Upon receiving a reject response from the coordinator, the consumer will try to connect to the new coordinator (i.e., set up the connection, send heartbeat and get valid response) and then retry.
OffsetFetchRequest
{ Version => int16 CorrelationId => int64 GroupId => String ConsumerId => String Generation => int16 partitions => [TopicAndPartition] }
OffsetFetchResponse
{ Version => int16 CorrelationId => int64 offsets => [TopicAndPartition -> OffsetAndError] }
Consumer Architecture
API Implementation
subscribe (subscription): 1. Check if the new subscription is valid with the old subscription: 1.1. If yes change the subscription and return. 1.2. Otherwise throw SubscriptionNotValidException.
poll (timeout): 1. Check if the cluster metadata needs to be refreshed, if yes send metadata request. 2. Check if the subscription list is empty, if yes throw SubscriptionIsEmptyException. 3. Check if the subscription list is topic-based: 3.1. If not, call fetch(). // no need to talk to coordinator 3.2. If yes, first call coordinate() then call fetch()
commit(sync): 1. Call coordinate(). 2. Send commit offset to coordinator, based on sync block wait on response or not.
getPartition: 1. Check if the subscription list is empty, if yes throw SubscriptionIsEmptyException 2. If the partition info is not known, call coordinate() 3. Return partitions info. getOffset(s): 1. Check if the subscription list is empty, if yes throw SubscriptionIsEmptyException 2. If the partition info is not known, call coordinate() 3. If the offset info is not known, based on kafka.offset.manage send getOffset to coordinator or throw InvalidPartitionsToGetOffsetException
fetch: 1. Select-now on readable channels to get all available responses, for each response: 1.1. If it is fetch-response, store the fetched-data. 1.2. If it is metadata-response, process it and check if there is topic-change: 1.2.1. If yes, update the subscription list, and return immediately with stored data. 2. If there is no available data after step 1. 3. If there is no readable channels, check if the offset is known. 3.1. If not throw ConsumeInitOffsetNotKnownException. 3.2. Otherwise send the fetch request to leader and timeout-select.
coordinate: 1. Check if the coordinator channel has been setup and not closed, and if subscription list has not changed. If not: 1.1. Block wait on getting the coordinator metadata. 1.2. call onPartitionDeassignment(). 1.3. Send the registerConsumer to coordinator, set up the channel and block wait on registry response. 1.3.a.1 The registerConsumer response contain member info and partition info, call partitionsToConsume to get the owned partitions. 1.3.a.2 Send the partitions to consume info and get confirmed from the coordinator. // two round trips 1.3.b. The registerConsumer response contain partition assignment from the coordinator. // one round trip 1.4. and call onPartitionAssigned(). 2. If yes, check if heartbeat period has reached, if yes, send a ping to coordinator.
Open Questions
Apart with the above proposal, we still have some open questions that worth discuss:
- coordinate/deserialization/decompress procedures need to be interruptible on timeout?

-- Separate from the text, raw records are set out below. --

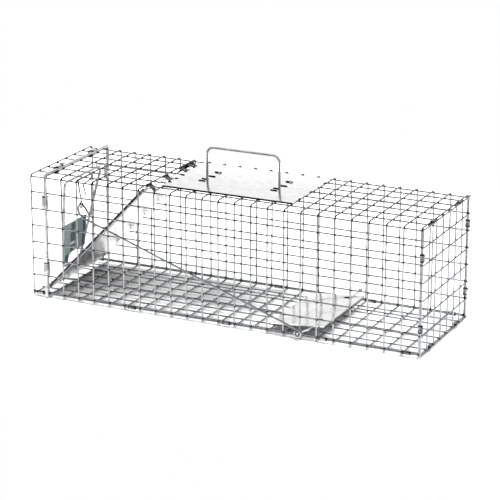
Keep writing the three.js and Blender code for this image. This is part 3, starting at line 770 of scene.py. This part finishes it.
# ---------------------------------------------------------------------------
# Trip rod and door hook. A 2.9 mm rod with an eye round the crank pin runs up
# the near side to a cane-shaped end. That end works the eye of a wire hook,
# which turns on the roof and holds the door up when the trap is set.
# ---------------------------------------------------------------------------
ROD = 2.9
rod_y, rod_y_rear = -4.6, -7.6
EYE = 4.9
pin = (pan_x + ARM[0], pan_z + ARM[1])
cane = (3.56 * CELL, 4.9 * CELL)
rise = math.atan2(cane[1] - pin[1], pin[0] - cane[0])


def loop(centre, radius, start, end, place):
    """Corners of a wire loop. place(u, v) gives the point at u, v in the loop's own plane."""
    count = math.ceil(abs(end - start) / 45)
    step = math.radians(end - start) / count
    corners = [place(centre[0] + radius * math.cos(math.radians(start)),
                     centre[1] + radius * math.sin(math.radians(start)))]
    for number in range(count):
        angle = math.radians(start) + step * (number + 0.5)
        out = radius / math.cos(step / 2)
        corner = place(centre[0] + out * math.cos(angle), centre[1] + out * math.sin(angle))
        corners.append(corner + (radius,))
    return corners


level_end = 90 - math.degrees(rise)
rod = bmesh.new()
bent_rod(rod, loop(pin, EYE, level_end - 290, level_end, lambda u, v: (u, rod_y_rear, v)) + [
    (cane[0], rod_y, cane[1], 9),
    (3.23 * CELL, rod_y, 5.14 * CELL, 6),
    (3.19 * CELL, rod_y, 5.55 * CELL, 5),
    (3.38 * CELL, rod_y, 5.82 * CELL, 4),
    (3.68 * CELL, rod_y, 5.50 * CELL, 9),
    (3.93 * CELL, rod_y, 5.08 * CELL)], ROD, sides=14, steps=6)
piece("trip_rod_wire", rod, [worn_zinc], "trip_rod", "zinc_plated_rod", "trip_rod")

HOOK = 2.3
hook_x, hook_z = 81.8, HEIGHT + 3.3
hook_y = 34.2
eye_x, eye_z = 86.1, 144.9
hook = bmesh.new()
bent_rod(hook, [
    (hook_x, hook_y, HEIGHT - 6),
    (hook_x, hook_y, hook_z, 2.5),
    (hook_x, rod_y - 0.4, hook_z, 2.5),
    (eye_x - 0.6, rod_y, eye_z + 9, 3)]
    + [corner if len(corner) == 4 else corner + (2,)
       for corner in loop((rod_y, eye_z), 4, 60, 356, lambda u, v: (eye_x, u, v))]
    + [(eye_x, rod_y + 4.2, eye_z + 2)], HOOK, sides=12, steps=4)
piece("door_hook_wire", hook, [worn_zinc], "door_hook", "zinc_plated_rod", "door_hook")
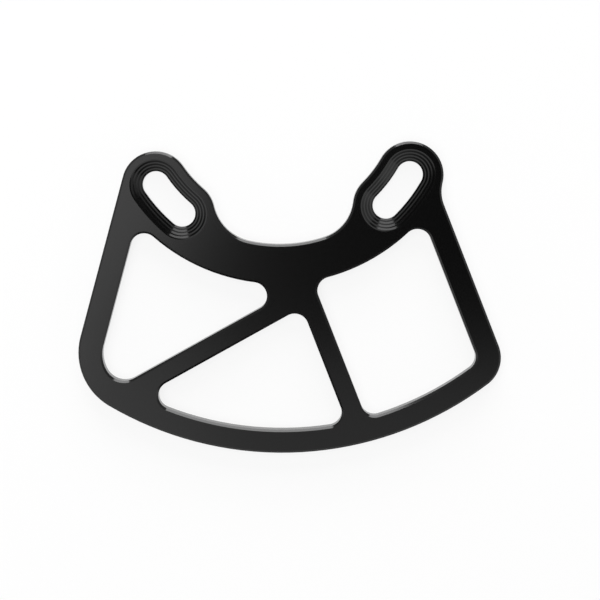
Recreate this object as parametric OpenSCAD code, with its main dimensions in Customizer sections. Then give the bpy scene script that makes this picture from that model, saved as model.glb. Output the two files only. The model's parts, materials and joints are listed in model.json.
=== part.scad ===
// Chain guide plate for a crank with the chain-guide bolt pattern round its bottom-bracket shell.
// One flat plate, milled from aluminium sheet. Sizes are in millimetres.
// Plan places are measured from the bottom-bracket axis, with +Y up the bicycle.
// The finished plate is then moved so that it lies on its back, centred over the origin.

/* [Plate] */
// Thickness of the plate
thickness = 4; // [3.5:0.1:6]
// Width of the 45 degree bevel on every edge, front and back
bevel = 0.5; // [0.2:0.1:0.8]

/* [Bolt slots] */
// Radius of the bolt circle about the bottom-bracket axis
bolt_r = 36.5; // [36:0.1:37.5]
// Width of each slot, a clearance fit on an M6 bolt
slot_w = 6.5; // [6.2:0.1:6.8]
// Angle that a bolt can travel along its slot
slot_sweep_angle = 14.9; // [12:0.1:17]
// Fall of the right slot's upper end below the horizontal
right_slot_angle = 29.9; // [28:0.1:32]
// Fall of the left slot's upper end below the horizontal
left_slot_angle = 34.4; // [33:0.1:36]
// Diameter of the countersink at the front face
sink_d = 12.5; // [11:0.1:13]
// Number of cutter passes that step down the countersink
sink_rings = 4; // [3:1:7]
// Depth of the scallop that each pass leaves
ring_depth = 0.1; // [0.02:0.01:0.12]
// Radius of the plate round each slot's centre line
boss_r = 8.1; // [7.6:0.1:8.6]

/* [Hub] */
// Radius of the opening round the bottom-bracket shell
hub_r = 35.1; // [34.2:0.1:36]
// Radius of the lower edge of the hub band
band_r = 46; // [45:0.25:48]
// Sideways shift of that edge's centre from the axis
band_x = -0.3; // [-1:0.05:1]
// Upward shift of that edge's centre from the axis
band_y = 1.35; // [0:0.05:2]
// Fillet from the hub opening to the right boss
right_hub_fillet = 10.3; // [9:0.1:11]
// Fillet from the hub opening to the left boss
left_hub_fillet = 11.3; // [10:0.1:12]

/* [Outline] */
// Radius of the rim's outer edge
rim_r = 82.9; // [81:0.1:85]
// Sideways shift of the rim's centre from the axis
rim_x = 0.6; // [-1:0.05:2]
// Downward shift of the rim's centre from the axis
rim_drop = 3; // [2:0.1:4]
// Lean of the left edge from the horizontal
left_edge_angle = 75; // [73:0.5:77]
// Lean of the right edge from the horizontal
right_edge_angle = 68.7; // [67:0.1:71]
// Distance of the right edge from the axis
right_edge = 27.9; // [27:0.1:29]
// Fillet from the right edge to the right boss
right_edge_fillet = 9; // [7:0.1:11]
// Radius of the lower left corner
left_corner_r = 15.1; // [13:0.1:17]
// Radius of the lower right corner
right_corner_r = 8.1; // [7:0.1:10]

/* [Windows] */
// Width of the side bars
bar_w = 5.95; // [5:0.05:7]
// Width of the rim
rim_w = 5.65; // [5:0.05:6.5]
// Width of the spokes
spoke_w = 4.8; // [3.8:0.1:5.5]
// Radius of the windows' corners
window_r = 3.4; // [2.6:0.1:3.6]
// Radius of the left window's lower corner where it leaves the side bar
inner_corner_r = 8.3; // [7.8:0.1:8.8]
// Radius of the same corner where it meets the left spoke
low_corner_r = 4.9; // [3.8:0.1:5.5]
// How far that corner's centre lies down the bar from the plate's own corner
corner_drop = 0.6; // [0:0.1:1]
// Lean of the right spoke from the horizontal
right_spoke_angle = 68.7; // [67:0.1:70]
// Distance of the right spoke's middle from the axis
right_spoke = 10.9; // [10.5:0.1:11.5]
// Rise of the left spoke from the horizontal
left_spoke_angle = 29.1; // [27:0.1:31]
// Distance of the left spoke's middle from the axis
left_spoke = 44.3; // [43.5:0.1:45]

/* [Hidden] */
$fn = 96;

// Degrees in a circle
full_turn = 360;
// Curved faces that meet smoothly overlap by this much, so that they cross at a clean edge
lap = 0.005;
// Run of a round bevel for each unit of its rise, just over that of a straight bevel for the same reason
round_run = 1.001;
// Straight bevels are narrower than round ones by this much, so that four faces never share one point
bevel_step = 0.001;
// How far a cutting shape stands clear of the faces that it cuts
clear = 0.5;
// Raw shapes that are joined end this far apart above and below the plate, where they are cut flat
step = 0.08;
// Reach of a half-plane to each side, longer than the plate
reach = 150;
// How far a raw shape runs past the edge that trims it
margin = 4;
// How far the body's own right edge runs up past the fillet's lower end
edge_run = 1;
// Reach of a corner's cutter for each unit of its radius, past the sharp corner that it rounds
corner_span = 4;

function unit(a) = [cos(a), sin(a)];
function heading(v) = atan2(v.y, v.x);

// Turn from one heading to another, the short way round
function nearest_turn(from, to) = (to - from + 2.5 * full_turn) % full_turn - full_turn / 2;

// A straight edge is [heading of its outward normal, distance from the axis].
// Centre of a circle that lies inset from a straight edge and far from the point c
function line_and_circle(edge, inset, c, far, side) =
    let (
        n = unit(edge[0]),
        along = unit(edge[0] + 90),
        q = n * (edge[1] - inset) - c,
        b = q * along
    )
    c + q + along * (side * sqrt(b * b - q * q + far * far) - b);

// Centre of a circle that lies inset from two straight edges
function two_lines(edge1, edge2, inset) =
    let (
        n1 = unit(edge1[0]),
        n2 = unit(edge2[0]),
        d1 = edge1[1] - inset,
        d2 = edge2[1] - inset,
        det = n1.x * n2.y - n1.y * n2.x
    )
    [d1 * n2.y - d2 * n1.y, d2 * n1.x - d1 * n2.x] / det;

// Point at far1 from c1 and far2 from c2, to the left of c1 to c2 where side is 1
function two_circles(c1, far1, c2, far2, side) =
    let (
        v = c2 - c1,
        d = norm(v),
        a = (d * d + far1 * far1 - far2 * far2) / (2 * d),
        h = sqrt(far1 * far1 - a * a)
    )
    c1 + a * v / d + side * h * [-v.y, v.x] / d;

flat_bevel = bevel - bevel_step;

axis = [0, 0];
right_top = bolt_r * unit(-right_slot_angle);
right_low = bolt_r * unit(-right_slot_angle - slot_sweep_angle);
left_top = bolt_r * unit(180 + left_slot_angle);
left_low = bolt_r * unit(180 + left_slot_angle + slot_sweep_angle);

// Outer straight edges
right_side = [90 - right_edge_angle, right_edge];
left_normal = 90 + left_edge_angle;
left_side = [left_normal, left_top * unit(left_normal) + boss_r - lap];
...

- getOffsets and getPartitions be blocking?Should coordinator use its own socket server or use broker's socket server? Although the proposal suggests former we can think about this more.
- Should we allow consumers from the same group to have different session timeout? If yes when do we reject a consumer registration because of its proposed session timeout?
- Should we allow consumers from the same group have specific fixed subscribing topic partitions (G5)? If yes when do we reject a consumer registration with its subscribed topic partitions?
- Should we provide tools to delete topics? If yes, how will this affect coordinator's topic change logic?
- Should we do de-serialization/compression in fetcher thread or user thread? Although the proposal suggests de-serialization in user thread and de-compression in fetcher thread (or deserialization/compression all in client thread if we are following Option 1.a) we can still think about this more.
- Do we allow to call subscribe multiple times during its life time? This is related to G5.a
- Do we allow users to specify the offsets in commit() function call, and explicitly get last committed offset? This is related to G6.a
- Would we still keep a zookeeper string in consumer properties for consumer to read the bootstrap broker list as an alternative to the broker list property?
- Shall we try to avoid unnecessary rebalances on coordinator failover? In the current proposal upon coordinator failover the consumers will re-issue registration requests to the new coordinator, causing the new coordinator to trigger rebalance that is unnecessary.
- Shall we restrict commit offset request to only for the client's own assigned partitions? For some use cases such as clients managing their offsets themselves and only want to call commit offset once on startup, this might be useful.
- Shall we avoid request forwarding for option 2.b? One way to do that is let consumer remember two coordinators, and upon receiving stop fetching from group management coordinator, send a commit offset request to offset management coordinator and wait on response, and then respond to the stop fetching request.